The obvious argument to try is the following 'wrong proof':
\begin{eqnarray} \lim_{x\to a}\frac{g\circ f(x)-g\circ f(a)}{x-a} &=& \lim_{x\to a}\frac{g\circ f(x)-g\circ f(a)}{f(x)-f(a)}\cdot \frac{f(x)-f(a)}{x-a}\\ &=& \lim_{x\to a}\frac{g\circ f(x)-g\circ f(a)}{f(x)-f(a)}\cdot \lim_{x\to a}\frac{f(x)-f(a)}{x-a}\\ &=& g'(f(a))f'(a). \end{eqnarray} Here we used that $f$ is continuous in $a$ to see that $f(x)\to f(a)$ as $x\to a$. $\triangle$
However, there is an obvious error in the above reasoning. If for example $f$ is a constant function $f(x)=f(a)$ for all $x\in \mathbb{R}$, then $\lim_{x\to a}\frac{g\circ f(x)-g\circ f(a)}{f(x)-f(a)}=\lim_{x\to a}\frac{g\circ f(x)-g\circ f(a)}{0}$ is nonsensical!
Having said that, it is also clear that the above proof does work for functions such that $\exists \delta>0:\forall x\in (a-\delta,a+\delta)\setminus \{a\}:f(x)\neq f(a)$. In that case, $f(x)$ does not equal $f(a)$ for $x$ near $a$ (and $x\neq a$). So the above proof only fails for a particular type of function, the easiest of which are constant functions. However, for a constant function $f$, one can calculate $(g\circ f')(a)$ directly and show that it's $0$.
A natural question at this point is to wonder whether there exists a nonconstant function $f$ such that $f$ is differentiable in $a$ and $f(x)=f(a)$ infinitely often for $x$ near $a$. The answer is yes and the function $\phi$ given in the example above (with $a=0$) satisfies these properties. (Also, the wikipedia page of the chain rule gives the function $f(x)=x^2\sin(\frac{1}{x})$ for $x\neq 0$ and $f(0)=0$ as an example, but this function is not differentiable in $0$. As far as I can tell, this is a worse example than just a constant function to pinpoint the failure of the 'wrong proof'. Perhaps this should be changed?)
In general let $f$ be such a function (thus $\forall \delta>0:\exists x\neq a: |x-a|<\delta$ and $f(x)=f(a)$).

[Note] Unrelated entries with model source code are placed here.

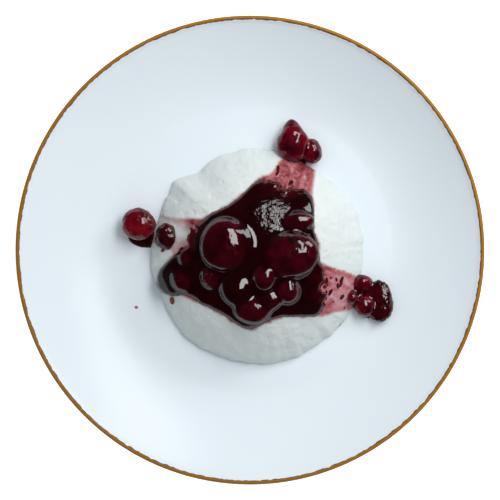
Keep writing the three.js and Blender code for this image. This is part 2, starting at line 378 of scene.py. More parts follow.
def polar_net(rings, spokes):
    """Shares of the way out and bearings of a net round a middle point, with its faces."""
    shares = [0.0]
    bearings = [0.0]
    for ring in range(1, rings + 1):
        share = math.sin(ring / rings * math.pi / 2)
        shares += [share] * spokes
        bearings += list(np.linspace(0, 360, spokes, endpoint=False))
    faces = [(0, 1 + s, 1 + (s + 1) % spokes) for s in range(spokes)]
    for ring in range(rings - 1):
        first = 1 + ring * spokes
        for s in range(spokes):
            after = (s + 1) % spokes
            faces.append((first + s, first + spokes + s, first + spokes + after, first + after))
    return np.array(shares), np.array(bearings), faces


shares, bearings, dome_faces = polar_net(DOME_RINGS, DOME_SPOKES)
turns = np.radians(bearings)
edge_wander = EDGE_WANDER * fractal(ring_of(turns), EDGE_WANDER_SIZE, 4, 17.0)
swelling = (dome_reach(bearings) - DOME_RADIUS) * shares**2
reaches = (DOME_RADIUS + swelling + edge_wander * shares**4) * shares
dome_z = FLOOR_Z + dome_height(shares)
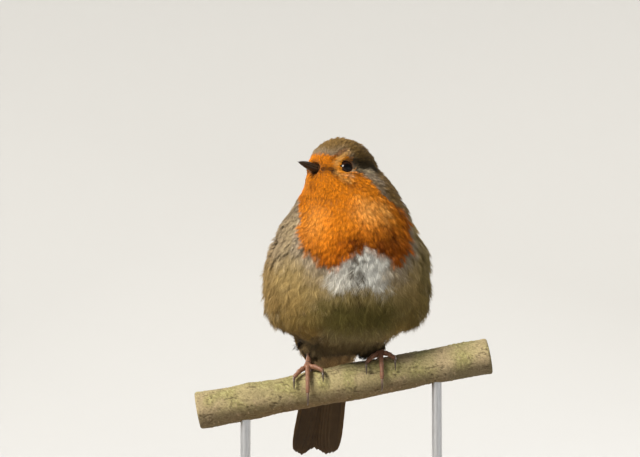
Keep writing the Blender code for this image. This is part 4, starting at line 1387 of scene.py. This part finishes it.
bristleMake = {
    "each": 7, "root": (2.75, -13.1, -4.5), "length": (2.6, 4.2), "thick": 0.065,
    "shade": (0.02, 0.014, 0.010),
    "stations": (0.0, 0.4, 0.75), "taper": (1.0, 0.75, 0.4),
}


def makeBristles():
    make = bristleMake
    draw = random.Random(4)
    points, faces = [], []
    for _, sign in sides:
        for s in shares(make["each"]):
            root = Vector(make["root"]) + Vector((0.25 * s, 2.0 * s, 1.6 * s - 0.3))
            drop = -0.55 + 0.55 * s + draw.uniform(-0.15, 0.15)
            heading = Vector((0.55 + 0.25 * s, -0.75 + 0.75 * s, drop)).normalized()
            long = draw.uniform(*make["length"])
            base = len(points)
            across = heading.orthogonal().normalized()
            up = heading.cross(across)
            for t, thick in zip(make["stations"], make["taper"]):
                middle = root + heading * long * t + Vector((0.0, 0.0, -0.5 * t * t))
                for k in range(4):
                    a = math.pi * k / 2
                    points.append(middle + (across * math.cos(a) + up * math.sin(a)) * make["thick"] * thick)
            points.append(root + heading * long + Vector((0.0, 0.0, -0.5)))
            points[base:] = [(p.x * sign, p.y, p.z) for p in points[base:]]
            faces += [tuple(base + k for k in face) for face in gridFaces(3, 4, around=True)]
            faces += [(base + 8 + k, base + 8 + (k + 1) % 4, base + 12) for k in range(4)]
            faces.append((base + 3, base + 2, base + 1, base))
    mesh = closedMesh("bristles", outOf(headFrame, points), faces)
    setColour(mesh, "paint", np.repeat([make["shade"]], len(points), axis=0))
    piece = addMesh("bristles", mesh, lidFinish)
    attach(piece, "root")


print("face")
eyeFinish = attributeMaterial("eye_gloss", 0.06, 0.16, 0.16)
lidFinish = attributeMaterial("lid_skin", 0.6, 0.3, 0.0, 0.15, 2500.0)
makeMandible("bill_upper", 1)
makeMandible("bill_lower", -1)
for side, sign in sides:
    makeEye(side, sign)
    makeLid(side, sign)
makeBristles()


# legs, feet and claws, on the lines of the part's source

legMake = {
    "perchRadius": 7.5, "middle": 3.0, "spread": 14.7, "ankle": (-2.4, 15.0, 20.0), "palm": 1.5,
    "shank": 1.0, "shankStations": 60, "toe": 1.05, "toeHang": 1.6, "gap": 0.35,
    "stations": 64, "firstStation": 6, "clawStations": 18, "around": 16,
    # angle of the toe's end, its splay, the claw's length, how many scutes and joints
    "toes": {
        "middle": (97.0, 0.2, 6.2, 13, 3), "inner": (46.0, -6.0, 5.0, 8, 2),
        "outer": (50.0, 5.6, 5.0, 9, 3), "hind": (-80.0, -1.2, 6.6, 8, 1),
    },
    "skinShade": (0.285, 0.135, 0.078), "scuteShade": (0.105, 0.050, 0.029),
    "jointShade": (0.36, 0.19, 0.115),
    "clawShade": (0.070, 0.048, 0.034), "clawRoot": (0.18, 0.115, 0.080),
}


def onPerch(angle, along, rise):
    # round the perch, in the shared frame and mm: angle from the top towards the front
    a = math.radians(angle)
    reach = legMake["perchRadius"] + rise
    return (perchFrame @ (Vector((along, -reach * math.sin(a), reach * math.cos(a))) * mm)) / mm


def footPlace(sign):
    return legMake["middle"] + legMake["spread"] * sign


def footJoint(sign):
    return onPerch(2.0, footPlace(sign), legMake["palm"] + 0.6)


def hang(angle):
    return legMake["toeHang"] * (1.0 - math.cos(math.radians(angle)))


def toePoint(toe, sign, s):
    last, splay = legMake["toes"][toe][:2]
    first = math.copysign(14.0, last)
    angle = first + (last - first) * s
    rise = legMake["toe"] + legMake["gap"] + 0.15 + 0.35 * math.sin(math.pi * s) ** 2 + 0.5 * (1.0 - s) ** 4
    return onPerch(angle, footPlace(sign) + splay * s**0.85 * sign - hang(angle), rise)


def perchAway(point):
    own = perchFrame.inverted() @ (point * mm)
    return (perchFrame.to_3x3() @ Vector((0.0, own.y, own.z))).normalized()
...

If $\lim_{x\to a}\frac{g\circ f(x)-g\circ f(a)}{x-a}$ exists, then we can compute this limit by choosing an appropriate sequence $x_n\to a$. For each $n\geq 1$, there exists an $x_n\neq a$ such that $|x_n-a|<\frac{1}{n}$ and $f(x_n)=f(a)$. It follows that \begin{eqnarray} \lim_{x\to a}\frac{g\circ f(x)-g\circ f(a)}{x-a}&=&\lim_{n\to \infty}\frac{g\circ f(x_n)-g\circ f(a)}{x_n-a}\\ &=& \lim_{n\to \infty}\frac{g\circ f(a)-g\circ f(a)}{x-a}\\ &=& 0. \end{eqnarray}
This shows that if $f$ is a function for which the 'wrong proof' of the chain rule fails, then $(g\circ f)'(a)=0$. Off course, I was only able to show this under the assumption that $(g\circ f)'(a)$ actually exists (which off course is true as one can actually prove the chain rule). Nonetheless, this begs the question whether there is a more direct way of showing that $(g\circ f)'(a)$ actually exists (and equals zero) if $f$ is a function for which the 'wrong proof' fails. If so, one can actually fix this 'wrong proof' by considering two cases.